Floating around all of this is our very particular, very strange town of Springfield. It’s completely logical that Ned Flanders would be the Scoutmaster (Campmaster?) of the group, being both a giant dork and a competent, productive member of society; Homer and Flanders having to team up is another great buddy-comedy pairing. I also love how the episode manages to justify the group being lost for so long via the incompetence of the Springfield police force – it’s the kind of thing that’s, you know, entertaining, but also shows the level the show is playing on. By far the best plot turn, though, is the existence of a Krusty Burger on an offshore oil rig that allows Homer to save the day. At heart, it’s a fairly basic storytelling trick – Homer has to redeem himself by saving the day, being able to smell a hamburger is a pretty Homer skill to have, and it even pays off the earlier gag of him having the Krusty store map. What’s especially great is that it leans in on the absurdity of the oil rig store – somehow, it feels right that Krusty would actually buy a store on an oil rig against all advice (“We tried to tell you, these are unmanned oil rigs!”). It somehow manages to strike the perfect balance between feeling like the story wrapped up in a satisfying manner while also being an absurd, hilarious cheat.

Chalkboard Gag: N/A
Couch Gag: The family appear to run in the dark, only for the lights to come on and reveal only their eyes came in. The family then run in and pop their eyes in.

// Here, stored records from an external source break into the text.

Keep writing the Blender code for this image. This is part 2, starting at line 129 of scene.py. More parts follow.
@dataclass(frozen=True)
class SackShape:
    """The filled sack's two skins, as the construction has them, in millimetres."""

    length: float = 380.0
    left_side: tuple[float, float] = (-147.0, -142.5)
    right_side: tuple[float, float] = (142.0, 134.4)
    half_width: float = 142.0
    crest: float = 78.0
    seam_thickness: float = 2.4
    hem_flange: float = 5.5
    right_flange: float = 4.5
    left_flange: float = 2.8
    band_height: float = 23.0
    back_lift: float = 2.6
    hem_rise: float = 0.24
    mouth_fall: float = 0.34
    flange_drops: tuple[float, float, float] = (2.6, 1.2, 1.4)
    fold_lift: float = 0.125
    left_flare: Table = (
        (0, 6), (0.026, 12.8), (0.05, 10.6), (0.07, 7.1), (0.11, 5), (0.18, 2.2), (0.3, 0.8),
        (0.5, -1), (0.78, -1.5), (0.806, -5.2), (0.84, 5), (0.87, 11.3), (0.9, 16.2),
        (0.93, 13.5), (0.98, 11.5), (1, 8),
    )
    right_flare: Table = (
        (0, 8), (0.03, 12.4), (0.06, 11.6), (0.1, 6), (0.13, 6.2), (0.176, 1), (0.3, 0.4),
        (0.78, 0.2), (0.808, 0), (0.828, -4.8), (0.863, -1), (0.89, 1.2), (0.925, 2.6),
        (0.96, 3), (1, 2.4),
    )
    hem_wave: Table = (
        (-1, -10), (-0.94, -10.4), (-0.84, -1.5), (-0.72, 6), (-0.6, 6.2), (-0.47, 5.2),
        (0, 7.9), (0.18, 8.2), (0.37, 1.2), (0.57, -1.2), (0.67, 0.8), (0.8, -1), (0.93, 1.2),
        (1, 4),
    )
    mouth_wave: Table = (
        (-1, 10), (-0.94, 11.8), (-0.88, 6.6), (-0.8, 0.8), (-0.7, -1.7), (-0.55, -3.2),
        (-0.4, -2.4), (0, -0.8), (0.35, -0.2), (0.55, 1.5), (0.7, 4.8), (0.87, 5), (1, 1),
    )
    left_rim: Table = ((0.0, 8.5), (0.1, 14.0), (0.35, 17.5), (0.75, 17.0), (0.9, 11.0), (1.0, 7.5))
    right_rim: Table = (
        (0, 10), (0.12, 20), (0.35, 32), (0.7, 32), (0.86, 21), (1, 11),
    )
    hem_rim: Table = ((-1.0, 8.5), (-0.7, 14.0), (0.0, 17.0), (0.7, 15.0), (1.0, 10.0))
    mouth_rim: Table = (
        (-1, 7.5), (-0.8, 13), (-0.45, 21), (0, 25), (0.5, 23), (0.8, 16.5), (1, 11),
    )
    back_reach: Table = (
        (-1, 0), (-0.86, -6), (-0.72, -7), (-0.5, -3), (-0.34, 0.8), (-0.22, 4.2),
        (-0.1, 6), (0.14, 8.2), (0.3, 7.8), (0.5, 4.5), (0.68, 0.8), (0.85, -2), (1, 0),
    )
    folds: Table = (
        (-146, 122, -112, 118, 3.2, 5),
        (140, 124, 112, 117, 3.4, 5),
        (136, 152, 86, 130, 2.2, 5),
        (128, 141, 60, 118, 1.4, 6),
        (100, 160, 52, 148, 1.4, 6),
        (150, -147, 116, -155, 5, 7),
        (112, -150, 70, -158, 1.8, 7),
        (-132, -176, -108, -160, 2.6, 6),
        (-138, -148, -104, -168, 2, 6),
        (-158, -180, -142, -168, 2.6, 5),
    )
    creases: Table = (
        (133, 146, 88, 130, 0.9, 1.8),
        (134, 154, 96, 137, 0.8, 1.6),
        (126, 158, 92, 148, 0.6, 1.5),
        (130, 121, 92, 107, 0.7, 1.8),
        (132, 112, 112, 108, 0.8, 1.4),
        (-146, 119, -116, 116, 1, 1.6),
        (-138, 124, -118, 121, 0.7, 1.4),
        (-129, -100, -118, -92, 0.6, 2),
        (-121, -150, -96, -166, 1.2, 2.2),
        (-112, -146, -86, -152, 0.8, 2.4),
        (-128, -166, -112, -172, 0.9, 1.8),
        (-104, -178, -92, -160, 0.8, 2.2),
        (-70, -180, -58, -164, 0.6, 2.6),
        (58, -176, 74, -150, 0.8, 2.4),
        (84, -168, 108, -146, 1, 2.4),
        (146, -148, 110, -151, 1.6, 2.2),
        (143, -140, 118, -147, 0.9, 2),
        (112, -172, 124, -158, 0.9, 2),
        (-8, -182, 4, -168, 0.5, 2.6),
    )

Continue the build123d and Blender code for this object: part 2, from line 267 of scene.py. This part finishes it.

This episode was written by Dan McGrath and directed by Jeffrey Lynch. Ernest Borgnine cameos as himself, and apparently he was bags of fun despite not really getting what the show was.

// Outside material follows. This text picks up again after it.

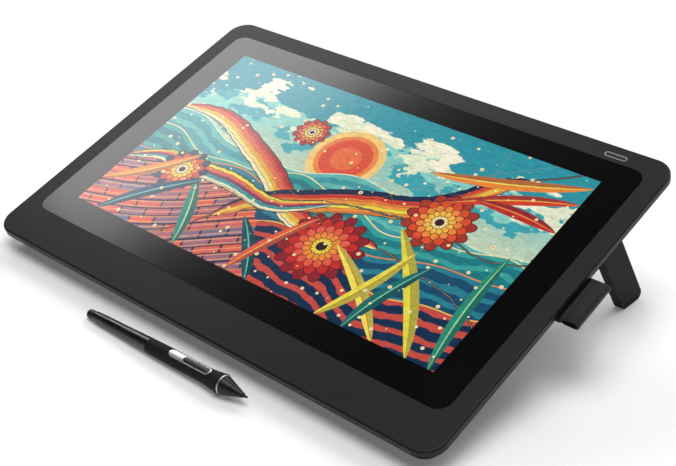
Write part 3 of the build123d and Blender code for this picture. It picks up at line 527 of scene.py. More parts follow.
class GardenPicture:
    """Generic picture on the screen: sun, clouds, terraced hills, ribbons, flowers and leaves.

    Every shape is worked out from its place in millimetres on the glass, so that the picture
    lies still on the screen from every side.
    """

    HILLS = (
        Hill(14, 9, 34, 0.4, "#3d9aa3", "#63b9b4", "#dff0cf"),
        Hill(-4, 8, 27, 2.1, "#1f7d86", "#3aa39d", "#f3e3a6"),
        Hill(-24, 10, 41, 3.3, "#1a4f6e", "#2a7f93", "#f08e4a"),
        Hill(-52, 9, 30, 1.2, "#16304f", "#c94f45", "#f6c35a"),
    )
    RIBBONS = (
        Ribbon((-172, 26), -14, 250, 10, 13, 38, ("#c2322c", "#e8604a", "#f28f3f", "#f7d659", "#f2e6b8")),
        Ribbon((-60, -60), 34, 230, 12, 10, 33, ("#1d2f4f", "#d8452f", "#f0913f", "#f6dd4a", "#f0913f")),
        Ribbon((-172, -42), 9, 190, 8, 9, 30, ("#f6dd4a", "#e8604a", "#7a3f63", "#2fa7a8", "#f2e6b8")),
    )
    BLOOMS = (
        Bloom((36, -46), 33, 15, ("#8f2630", "#c9302c", "#e8604a", "#f0913f", "#f6dd4a")),
        Bloom((96, 12), 27, 13, ("#a8382d", "#e0512f", "#f28f3f", "#f7c14f", "#fbe9a2")),
        Bloom((-118, -34), 22, 12, ("#14445f", "#d8452f", "#f08e4a", "#f7d659", "#fff3cf")),
        Bloom((-52, 46), 15, 11, ("#b5342c", "#e8604a", "#f3a14a", "#f8e17a", "#fff3cf")),
    )
    LEAVES = (
        Leaf((150, -98), 118, 118, 6.5, 22, "#e9dc4c", "#b5a52d"),
        Leaf((168, -98), 104, 104, 6.0, -16, "#2f8f78", "#9fd8a0"),
        Leaf((122, -98), 96, 132, 6.0, 18, "#f6e45e", "#d08a2c"),
        Leaf((96, -98), 74, 84, 6.5, -14, "#1f6f6b", "#7cc7a5"),
        Leaf((72, -98), 82, 60, 5.5, 15, "#efdf52", "#b98f2c"),
        Leaf((8, -98), 64, 120, 6.5, 14, "#17575f", "#6cc0b0"),
        Leaf((-14, -98), 78, 76, 5.5, -12, "#e8604a", "#f7c14f"),
        Leaf((-66, -98), 70, 108, 6.5, 13, "#2b8c80", "#bfe3b0"),
        Leaf((-150, -98), 86, 58, 7.0, -16, "#1b4d6b", "#77c4c0"),
        Leaf((-172, -70), 78, 34, 6.0, 14, "#f0913f", "#f7d659"),
        Leaf((172, 70), 92, 196, 6.0, 15, "#d8452f", "#f6b04e"),
        Leaf((172, 88), 118, 206, 6.5, -16, "#ef8a3c", "#f7dc6a"),
        Leaf((172, 40), 66, 168, 6.0, 12, "#c2322c", "#f08e4a"),
    )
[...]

We get the first of several “There’s a New Mexico?” jokes.

Two Homer lines I particularly love: the fact that he believes ‘floor pie’ is a real thing, and the alliteration in “This ain’t one of your church picnic flare gun firin’s, Flanders!”

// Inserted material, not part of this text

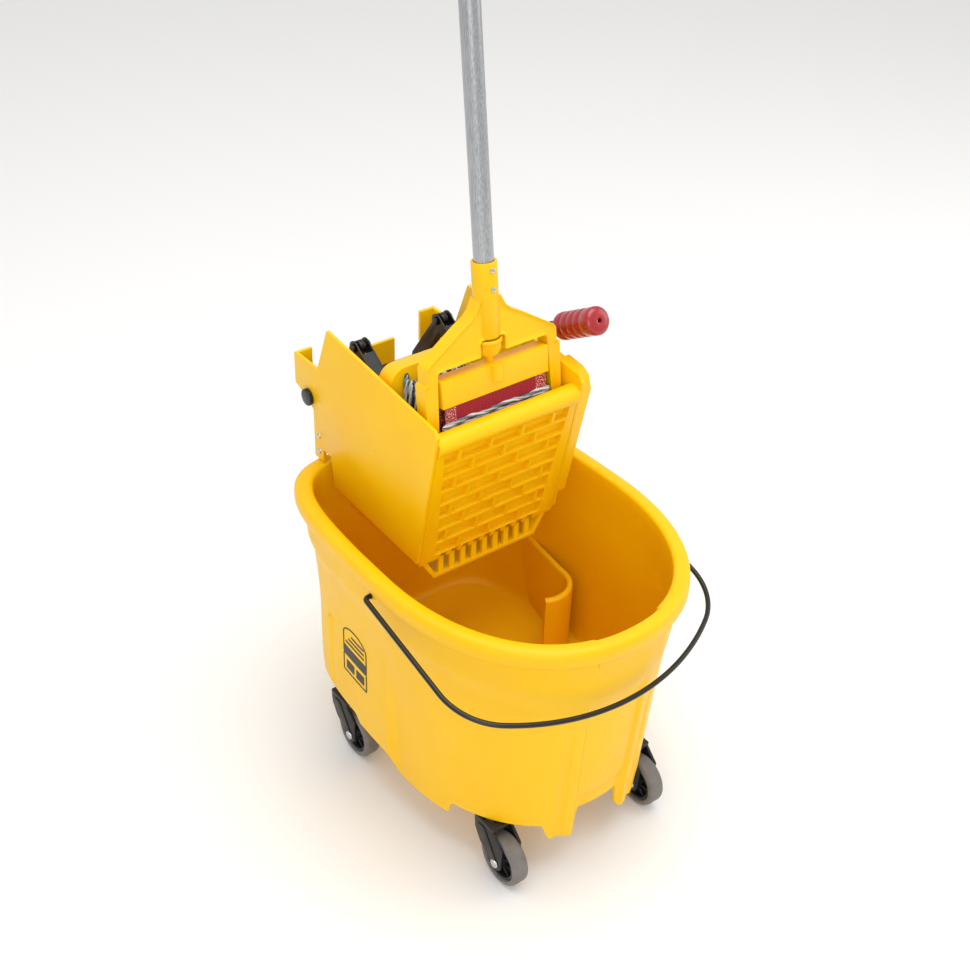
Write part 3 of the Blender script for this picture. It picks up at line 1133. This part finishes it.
# Loops that stand up behind the yoke, higher at the left
routes = []
for column in range(26):
    x = -0.086 + 0.172 * column / 25 + draw.uniform(-0.0015, 0.0015)
    lift = 0.634 - 0.004 * draw.random() - 0.030 * ease(-0.010, 0.060, x)
    for layer, (front_y, back_y) in enumerate(((0.068, 0.084), (0.080, 0.098))):
        crest = lift - 0.0050 * layer - 0.004 * draw.random()
        sway = draw.uniform(-0.005, 0.005)
        routes.append([(x, front_y - 0.004 + MID_Y, 0.575), (x + sway / 2, front_y + MID_Y, crest - 0.022),
                       (x + sway, front_y + 0.003 + MID_Y, crest - 0.007),
                       (x + sway, (front_y + back_y) / 2 + MID_Y, crest),
                       (x + sway * 1.4, back_y - 0.002 + MID_Y, crest - 0.009),
                       (x + sway * 1.5, back_y - 0.003 + MID_Y, crest - 0.030),
                       (x + sway, back_y - 0.012 + MID_Y, 0.575)])
loops = strands("upper_loops", routes)

# Strands pressed along the grille's roll, and a tuft beside the left leg
routes = []
for layer, (y, z) in enumerate(((0.0262, 0.5955), (0.0270, 0.5905), (0.0248, 0.5750), (0.0255, 0.5700))):
    way = []
    for k in range(9):
        x = -0.084 + 0.168 * k / 8
        way.append((x, y + MID_Y + draw.uniform(-0.0006, 0.0006), z + draw.uniform(-0.0012, 0.0012)))
    routes.append(way)
for k in range(14):
    x = -0.0925 + draw.uniform(0.0, 0.008)
    y = 0.047 + 0.0042 * k
    crest = min(0.616 + 0.0012 * k, 0.628) + draw.uniform(-0.003, 0.003)
    routes.append([(x, y + MID_Y, 0.560), (x + draw.uniform(-0.001, 0.003), y + 0.001 + MID_Y, crest - 0.016),
                   (x + 0.004, y + 0.003 + MID_Y, crest), (x + 0.008, y + 0.006 + MID_Y, crest - 0.012),
                   (x + 0.006, y + 0.008 + MID_Y, 0.570)])
pressed = strands("pressed_strands", routes)
# Wet blended yarn: each ply one of four tones, fuzzed by fine fibre and darkened low down.
yarn, tree, shader = new_material("blended_mop_yarn", Roughness=0.72)
ply = node(tree, "ShaderNodeAttribute", {"attribute_name": "ply"})
tones = node(tree, "ShaderNodeValToRGB", {}, {"Fac": ply.outputs["Fac"]})
tones.color_ramp.interpolation = "CONSTANT"
tones.color_ramp.elements[0].color = linear("#dfe3e2")
tones.color_ramp.elements[1].position = 0.30
tones.color_ramp.elements[1].color = linear("#5f8388")
for at, tone in ((0.46, "#26303f"), (0.64, "#b9c0c2"), (0.82, "#4a4f57")):
    tones.color_ramp.elements.new(at).color = linear(tone)
place = node(tree, "ShaderNodeTexCoord").outputs["Object"]
fibre = node(tree, "ShaderNodeTexNoise", {}, {"Vector": place, "Scale": 1400.0, "Detail": 3.0})
fibre_tone = node(tree, "ShaderNodeMapRange", {},
                  {"Value": fibre.outputs["Fac"], "To Min": 0.62, "To Max": 1.12})
blended = node(tree, "ShaderNodeMixRGB", {"blend_type": "MULTIPLY"},
               {"Fac": 1.0, "Color1": tones.outputs["Color"],
                                                                     "Color2": fibre_tone.outputs["Result"]})
tree.links.new(blended.outputs["Color"], shader.inputs["Base Color"])
bump = node(tree, "ShaderNodeBump", {}, {"Height": fibre.outputs["Fac"], "Strength": 0.8, "Distance": 0.0006})
tree.links.new(bump.outputs["Normal"], shader.inputs["Normal"])
for piece in (hanging, loops, pressed):
    finished(piece, yarn, "mop", "mop_yarn", *(["mop_yarn"] if piece is hanging else []))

Martin is seen playing a video game tie-in to My Dinner With Andre. “Springfield, Springfield” is a reference to On The Town. We get the first and lesser ‘You call that a knife?” joke referencing Crocodile Dundee, when Moleman pulls out a knife so large it makes him tip over. Ernest Borgnine assumes the children recognise him from his role in From Here To Eternity, which is one of those jokes that gets funnier when you’re older. Homer botches a line from The Rime Of The Ancient Mariner. One scene parodies Deliverance. The end references the Friday The 13th film series, and it’s another case of the show actually being funnier by going the extra mile – that little beat when the kids look up at the camera is genuinely creepy.

Describe Your Sex Life With A Simpsons Quote: “Godspeed, little doodle.”

Iconic Moments: 4. “Twenty dollars can buy many peanuts!” / “Explain how!” / “Money can be exchanged for goods and services!” | “Weaselling out of things is important to learn! It’s what separates us from the animals! Except the weasel.” | “Don’t do what Donny Don’t does.” | “Sugar! Oh, honey honey!”